Wilma den Hartigh
Some of South Africa’s top artists will be representing the country at the 55th International Venice Biennale, one of the world’s most prestigious contemporary art exhibitions that takes place every two years in Italy.
Speaking at an event yesterday to launch the exhibition, Minister of Arts and Culture Paul Mashatile said South Africa’s participation is significant for the country and its art community.
“By participating in events such as the Venice Biennale we are offering massive opportunities for our artists to showcase their talent on the world stage,” Mashatile said.
This year the exhibition titled Imaginary Fact; Contemporary South African Art and the Archive, aims to showcase established and upcoming artists who use materials of the past to comment on the contemporary.

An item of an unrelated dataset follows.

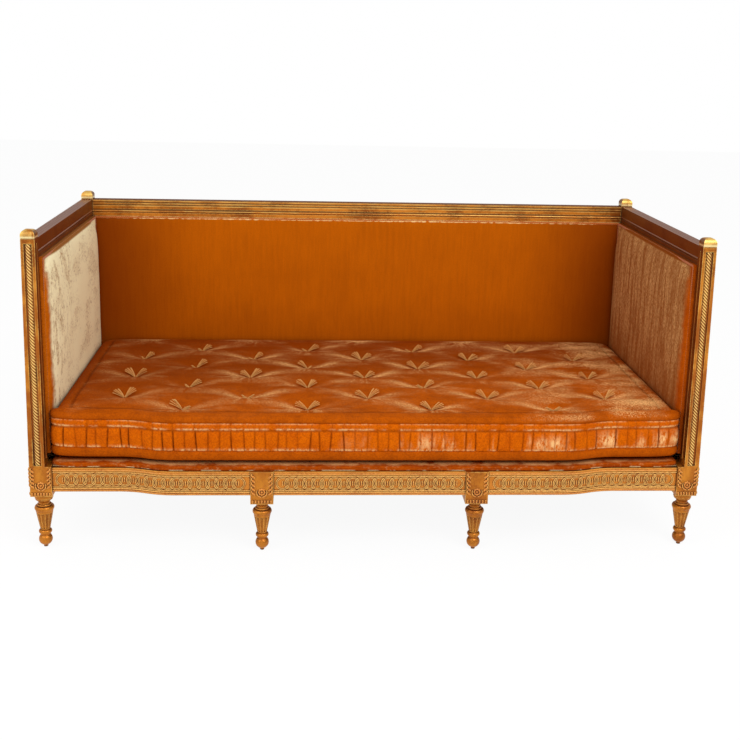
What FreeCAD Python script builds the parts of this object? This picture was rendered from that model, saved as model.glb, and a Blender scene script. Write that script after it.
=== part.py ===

“The exhibition is about the protection and preservation of our national heritage and the symbols and artefacts of that heritage,” Mashatile said. “It is also about using the arts to question and challenge our reading of the past, to reach a new understanding of it and to craft a new and inclusive narrative for our country.”
Nomusa Makhuba, a representative of the curatorial advisory committee for Venice, said the NAF is confident the exhibition, which precedes the 20th anniversary of South Africa’s constitutional democracy in 2014, will allow the world to reflect on the country’s history and achievements.
“It will also give the international community a window to look into the South African journey from its dark and horrid past to one that promises hope and opportunity,” Makhuba said.
The South African exhibition in Venice will take place from 1 June to 24 November 2013.
Top artists tell SA’s story
Numerous artists such as David Koloane, whose works were created to interrogate the narratives from the Truth and Reconciliation Commission (TRC), will be on show in the historic city of Venice.
The work of Gerhard Marx, Maja Marx and Philip Miller also draws inspiration from the TRC. The trio, counted amongst South Africa’s leading contemporary composers, created confessional video installations which draw on the opera REwind: A Cantata for Voice, Tape & Testimony, and provides a visual account of the emotions of death, despair and loss that were embedded within the TRC processes.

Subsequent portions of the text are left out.